Dear Hrit and Naisha,
Today morning as we sat watching the news you suddenly asked “What’s Rape?” and left me completely flustered. I struggled to find an answer even as a hundred thoughts flashed across my mind. You’re just 10, where had you heard that word? Are you even old enough to absorb this stuff? Who had you been talking to? Were there other things you’d heard of that I needed to clarify?
I floundered in the dark wondering how to explain it all to you. How to explain the heinousness of the crime without explicit details? How to reveal to you the horror of the word without scaring you? How to teach you to be careful without extinguishing your carefree spirit? How to help you grow up to face reality without taking away your innocence? I wondered.
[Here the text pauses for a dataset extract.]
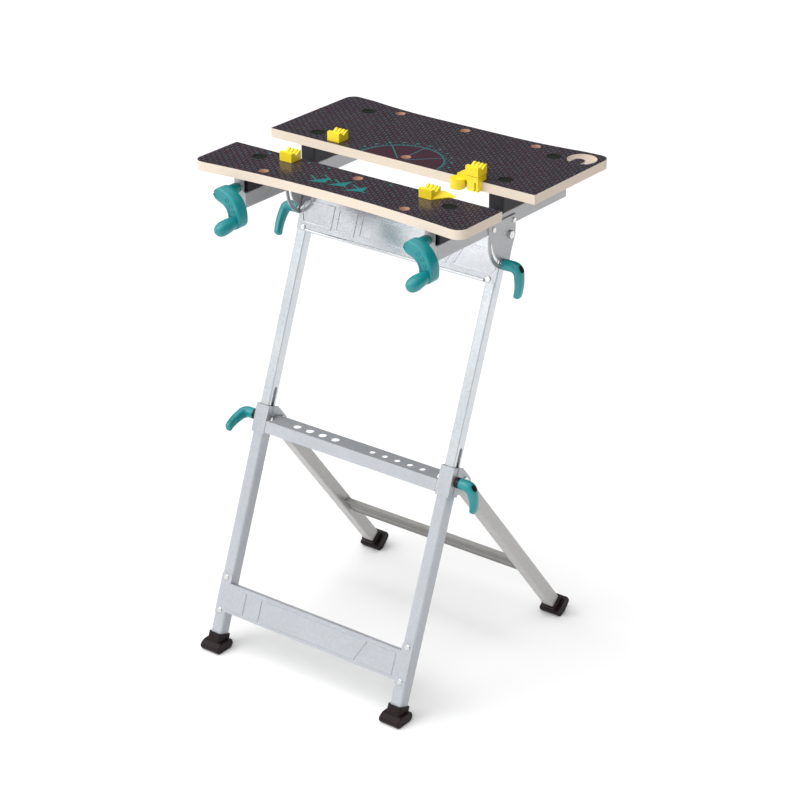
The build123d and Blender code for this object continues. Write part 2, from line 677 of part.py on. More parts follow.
def lever(name, sgn, hub, delta, bore, x0):
    """Teal lever: boss along X out to the knee, then a flat arm hanging at delta degrees
    from straight down, measured towards the back."""
    d = (sin(radians(delta)), -cos(radians(delta)))
    n = (-d[1], d[0])
    la, r0, r1 = 62.0, 11.0, 9.0
    tip = (hub[0] + la * d[0], hub[1] + la * d[1])
    with BuildPart() as lv:
        with BuildSketch(side(sgn * 271.0)):
            with Locations(hub):
                Circle(r0)
            with Locations(tip):
                Circle(r1)
            with BuildLine():
                Polyline((hub[0] + r0 * n[0], hub[1] + r0 * n[1]), (tip[0] + r1 * n[0], tip[1] + r1 * n[1]),
                         (tip[0] - r1 * n[0], tip[1] - r1 * n[1]), (hub[0] - r0 * n[0], hub[1] - r0 * n[1]),
                         (hub[0] + r0 * n[0], hub[1] + r0 * n[1]))
            make_face()
        extrude(amount=sgn * 13.5)
        fillet(lv.edges().group_by(Axis.X)[-1 if sgn > 0 else 0], 4.5)
        with BuildSketch(side(sgn * x0)):
            with Locations(hub):
                Circle(r0)
        extrude(amount=sgn * (272.0 - x0))
        with BuildSketch(side(sgn * x0)):
            with Locations(hub):
                Circle(bore)
        extrude(amount=sgn * (267.0 - x0), mode=Mode.SUBTRACT)
    save(lv.part, name)


lever("right_tilt_lever", 1, tb, 5.0, 3.05, 243.0)
lever("left_tilt_lever", -1, tb, -34.0, 3.05, 243.0)
lever("right_height_lever", 1, cl, 14.5, 4.05, 252.0)
lever("left_height_lever", -1, cl, -77.0, 4.05, 252.0)
for sgn, nm in ((-1, "left"), (1, "right")):
    with BuildPart() as washer:
        with BuildSketch(side(sgn * 242.7)):
            with Locations(cl):
                Circle(10.5)
                Circle(4.05, mode=Mode.SUBTRACT)
        extrude(amount=sgn * 9.2)
    save(washer.part, nm + "_height_washer")
    with BuildPart() as washer:
        with BuildSketch(side(sgn * 241.3)):
            with Locations(tb):
                Circle(9.0)
                Circle(3.05, mode=Mode.SUBTRACT)
        extrude(amount=sgn * 1.6)
    save(washer.part, nm + "_tilt_washer")

# ---------------------------------------------------------------- bench jaws
peg_r = hole_r - 0.07
peg_z0 = top_z - board_t + 1.5
jaw_w, jaw_d, jaw_h = 28.5, 29.0, 18.5
stop_top = top_z + 12.0
jaw_spots = (("rear_left_jaw", -jaw_x, jaw_rear_y, -jaw_x, jaw_rear_y, top_z + 0.4),
             ("front_left_jaw", -jaw_x, jaw_front_y, -jaw_x, jaw_front_y, top_z + 0.4),
             ("front_right_jaw", jaw_x, jaw_front_y, jaw_x, jaw_front_y, top_z + 0.4),
             ("rear_right_jaw", jaw_x, jaw_rear_y, 179.0, -5.5, stop_top))
for name, hx, hy, cx, cy, z0 in jaw_spots:
    y0, x0 = cy - jaw_d / 2, cx - jaw_w / 2
    with BuildPart() as jaw:
        if name == "front_right_jaw":
            # wedge-shaped tongue beside the block
            with BuildSketch(flat(z0)):
                with BuildLine():
                    Polyline((cx + 4, y0 + 0.5), (cx + 13.5, y0 + 0.5), (cx + 32.5, y0 + 29.0), (cx + 40.0, y0 + 33.0),
                             (cx + 41.0, y0 + 40.0), (cx + 12.0, y0 + 38.0), (cx + 4, y0 + 27), (cx + 4, y0 + 0.5))
                make_face()
            extrude(amount=7.0)
            a = Vector(cx + 13.5, frame_y + y0 + 0.5, frame_z + z0 + 1.6)
            b = Vector(cx + 32.5, frame_y + y0 + 29.0, frame_z + z0 + 1.6)
            c = Vector(cx + 13.5, frame_y + y0 + 27.5, frame_z + z0 + 7.0)
            split(bisect_by=Plane(origin=a, x_dir=(b - a).normalized(), z_dir=(b - a).cross(c - a).normalized()),
                  keep=Keep.BOTTOM)
        # block with a V across the top for round stock
        with BuildSketch(side(x0)):
            with BuildLine():
                Polyline((y0, z0), (y0, z0 + jaw_h - 1.2), (y0 + 6.6, z0 + jaw_h), (y0 + 14.5, z0 + 11.5),
                         (y0 + 25.5, z0 + jaw_h), (y0 + jaw_d, z0 + jaw_h), (y0 + jaw_d, z0), (y0, z0))
            make_face()
        extrude(amount=jaw_w)
        # three flutes up the rear slope
        for dx in (-7.4, 1.1, 9.6):
            with BuildSketch(side(cx + dx - 1.9)):
                with BuildLine():
                    Polyline((y0 + 16.4, z0 + 12.7), (y0 + 18.0, z0 + 10.6), (y0 + 25.8, z0 + 15.2),
                             (y0 + jaw_d + 1, z0 + 15.2), (y0 + jaw_d + 1, z0 + 25), (y0 + 16.4, z0 + 25),
                             (y0 + 16.4, z0 + 12.7))
                make_face()
            extrude(amount=3.8, mode=Mode.SUBTRACT)
        if name != "rear_right_jaw":
            with BuildSketch(flat(peg_z0)):
                with Locations((hx, hy)):
                    Circle(peg_r)
            extrude(amount=z0 + 2.0 - peg_z0)
    save(jaw.part, name)

# rear right: a stop plugged into the board reaches over its front edge and carries the jaw
with BuildPart() as stop:
    z0 = top_z + 0.4
    with BuildSketch(flat(z0)):
        with BuildLine():
            Polyline((146, -19), (150, -20), (193, -20), (193.5, -19), (193.5, 7), (191, 9), (170, 12), (150, 12),
                     (146, 4), (146, -19))
        make_face()
        with Locations((jaw_x, jaw_rear_y)):
            Circle(12.5)
    extrude(amount=stop_top - z0 - 1.2)
    # raised seat under the jaw, set back from its edges
    with BuildSketch(flat(stop_top - 2.0)):
        with Locations((179.0, -5.0)):
            Rectangle(24, 23)
    extrude(amount=2.0)
    # fingers down the front edge of the board
    with BuildSketch(front(-20.0)):
        with BuildLine():
            Polyline((168.0, z0 + 4), (170.5, 992.6), (185.4, 992.6), (185.4, z0 + 4), (168.0, z0 + 4))
        make_face()
        with Locations((191.3, (z0 + 4 + 992.6) / 2)):
            Rectangle(4.4, z0 + 4 - 992.6)
    extrude(amount=-13.0)
    # round cheek
    with BuildSketch(flat(994.0)):
        with Locations((150.0, -22.2)):
            Circle(14.8)
    extrude(amount=19.5)
    fillet(stop.edges().filter_by(GeomType.CIRCLE).filter_by(lambda e: abs(e.center().Z - frame_z - 994.0) < 0.1), 1.5)
    with BuildSketch(flat(peg_z0)):
        with Locations((jaw_x, jaw_rear_y)):
            Circle(peg_r)
    extrude(amount=z0 + 1.0 - peg_z0)
save(stop.part, "rear_right_stop")
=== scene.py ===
import bpy
import bmesh
from math import sin, cos, pi, radians, sqrt, atan2, atan
from mathutils import Vector, Matrix


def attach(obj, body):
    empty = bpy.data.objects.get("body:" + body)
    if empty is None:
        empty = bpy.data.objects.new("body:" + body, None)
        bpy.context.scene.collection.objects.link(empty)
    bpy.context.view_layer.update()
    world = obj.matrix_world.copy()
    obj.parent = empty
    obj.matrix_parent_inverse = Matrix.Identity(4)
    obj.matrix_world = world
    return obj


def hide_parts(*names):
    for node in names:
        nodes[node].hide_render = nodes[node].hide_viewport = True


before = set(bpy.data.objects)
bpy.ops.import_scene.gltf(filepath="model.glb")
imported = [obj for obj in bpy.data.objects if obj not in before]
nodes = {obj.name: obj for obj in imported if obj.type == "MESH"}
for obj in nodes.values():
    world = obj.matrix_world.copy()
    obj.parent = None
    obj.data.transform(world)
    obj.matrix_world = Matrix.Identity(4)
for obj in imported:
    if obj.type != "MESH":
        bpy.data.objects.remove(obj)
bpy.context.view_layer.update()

FY = 0.041421                     # the CAD's shifts along Y and Z, in metres
FZ = -0.010


def P(x, y, z):
    """A point given in millimetres of the CAD's driving frame."""
    return Vector((x / 1000.0, y / 1000.0 + FY, z / 1000.0 + FZ))


# ------------------------------------------------------------------ node helpers
class Tree:
    def __init__(self, name):
        self.mat = bpy.data.materials.new(name)
        self.mat.use_nodes = True
        self.nt = self.mat.node_tree
        self.nt.nodes.clear()
        self.out = self.nt.nodes.new("ShaderNodeOutputMaterial")
        self.bsdf = self.nt.nodes.new("ShaderNodeBsdfPrincipled")
        self.nt.links.new(self.bsdf.outputs[0], self.out.inputs[0])
        self.tc = self.nt.nodes.new("ShaderNodeTexCoord")
        self.obj = self.tc.outputs["Object"]
        self.nrm = self.tc.outputs["Normal"]

    def put(self, name, value):
        s = self.bsdf.inputs[name]
        if hasattr(value, "links") or hasattr(value, "is_output"):
            self.nt.links.new(value, s)
        else:
            s.default_value = value
        return self

    def _in(self, sock, v):
        if hasattr(v, "is_output"):
            self.nt.links.new(v, sock)
        elif v is not None:
            sock.default_value = v

    def math(self, op, a, b=None, c=None, clamp=False):
        n = self.nt.nodes.new("ShaderNodeMath")
        n.operation = op
        n.use_clamp = clamp
        self._in(n.inputs[0], a)
        if b is not None:
            self._in(n.inputs[1], b)
        if c is not None:
            self._in(n.inputs[2], c)
        return n.outputs[0]

    def vmath(self, op, a, b=None):
        n = self.nt.nodes.new("ShaderNodeVectorMath")
        n.operation = op
        self._in(n.inputs[0], a)
        if b is not None:
            self._in(n.inputs[1], b)
        return n.outputs["Value"] if op in ("DOT_PRODUCT", "LENGTH", "DISTANCE") else n.outputs[0]

    def xyz(self, v):
        n = self.nt.nodes.new("ShaderNodeSeparateXYZ")
        self._in(n.inputs[0], v)
        return n.outputs[0], n.outputs[1], n.outputs[2]

    def combine(self, x, y, z):
        n = self.nt.nodes.new("ShaderNodeCombineXYZ")
        for s, v in zip(n.inputs, (x, y, z)):
            self._in(s, v)
        return n.outputs[0]

    def mapping(self, v, scale=(1, 1, 1), rot=(0, 0, 0), loc=(0, 0, 0)):
        n = self.nt.nodes.new("ShaderNodeMapping")
        self._in(n.inputs["Vector"], v)
        n.inputs["Scale"].default_value = scale
        n.inputs["Rotation"].default_value = rot
        n.inputs["Location"].default_value = loc
        return n.outputs[0]

    def noise(self, v, scale, detail=3.0, rough=0.5, distortion=0.0, color=False):
        n = self.nt.nodes.new("ShaderNodeTexNoise")
        self._in(n.inputs["Vector"], v)
        n.inputs["Scale"].default_value = scale
        n.inputs["Detail"].default_value = detail
        n.inputs["Roughness"].default_value = rough
        n.inputs["Distortion"].default_value = distortion
        return n.outputs["Color"] if color else n.outputs[0]

    def voronoi(self, v, scale, feature="F1", out="Distance"):
        n = self.nt.nodes.new("ShaderNodeTexVoronoi")
        n.feature = feature
        self._in(n.inputs["Vector"], v)
        n.inputs["Scale"].default_value = scale
        return n.outputs[out]

    def ramp(self, fac, stops, interp="LINEAR"):
        n = self.nt.nodes.new("ShaderNodeValToRGB")
        n.color_ramp.interpolation = interp
        e = n.color_ramp.elements
        while len(e) < len(stops):
            e.new(0.5)
        for el, (p, c) in zip(e, stops):
            el.position = p
            el.color = (c[0], c[1], c[2], 1.0) if len(c) == 3 else c
        self._in(n.inputs[0], fac)
        return n.outputs[0]

    def maprange(self, v, a, b, c=0.0, d=1.0, smooth=False):
        n = self.nt.nodes.new("ShaderNodeMapRange")
        if smooth:
            n.interpolation_type = "SMOOTHSTEP"
        self._in(n.inputs[0], v)
        for i, x in enumerate((a, b, c, d)):
            n.inputs[i + 1].default_value = x
        return n.outputs[0]

    def mix(self, fac, a, b, blend="MIX"):
        n = self.nt.nodes.new("ShaderNodeMix")
        n.data_type = "RGBA"
        n.blend_type = blend
        self._in(n.inputs[0], fac)
        self._in(n.inputs[6], a if hasattr(a, "is_output") else (*a, 1.0))
        self._in(n.inputs[7], b if hasattr(b, "is_output") else (*b, 1.0))
        return n.outputs[2]

    def bump(self, height, strength=0.3, dist=0.001, normal=None):
        n = self.nt.nodes.new("ShaderNodeBump")
        n.inputs["Strength"].default_value = strength
        n.inputs["Distance"].default_value = dist
        self._in(n.inputs["Height"], height)
        if normal is not None:
            self.nt.links.new(normal, n.inputs["Normal"])
        return n.outputs[0]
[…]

I struggled along babbling about ‘good touch bad touch’, about never being alone in washrooms, about being wary of overfriendly strangers.. trying to warn you… yet never really getting to the point.. never really telling you what I was warning you about.
You’d both looked from me to the television a little lost at the connection between thousands of people being bombarded with water cannons and lecherous men in lonely bathrooms. A hundred more questions unfolded. “But why are so many people there?” “Why is the police pushing them?” “Who are they shouting at?”
Oh you were so confused.
And so here I am trying to get some answers for you. Those people, dear children, are angry. Angry at something that happened to a girl and her friend. They were both raped, violated, hurt, harmed by a group of cruel men — the girl physically, her friend mentally. The scars will take a long long time to heal.
Those people are all standing out there in the cold and the rain demanding for those men to be punished. Will they get justice? Is this even the right way to demand justice? Are they doing the right thing? I don’t know. What I do know is that the need to demand why youngsters are not safe in a country built on tolerance, is right.
The anger is right. I feel it too. Anger, frustration, empathy, shame, hurt, worry, fear.. I feel all of that. I wish I were there. I wish you were a bit grown up and I wish you were there too. But we cannot be there. What we can do, however, is to learn to respect people’s right to be the way they want to be, to not force our morality, our sense of right or wrong on them; to look beyond short skirts and skimpy tops; to create and respect boundaries; above all to learn to say as well as to understand and respect that small word ‘No’, so that no one is raped ever again.. mentally or physically.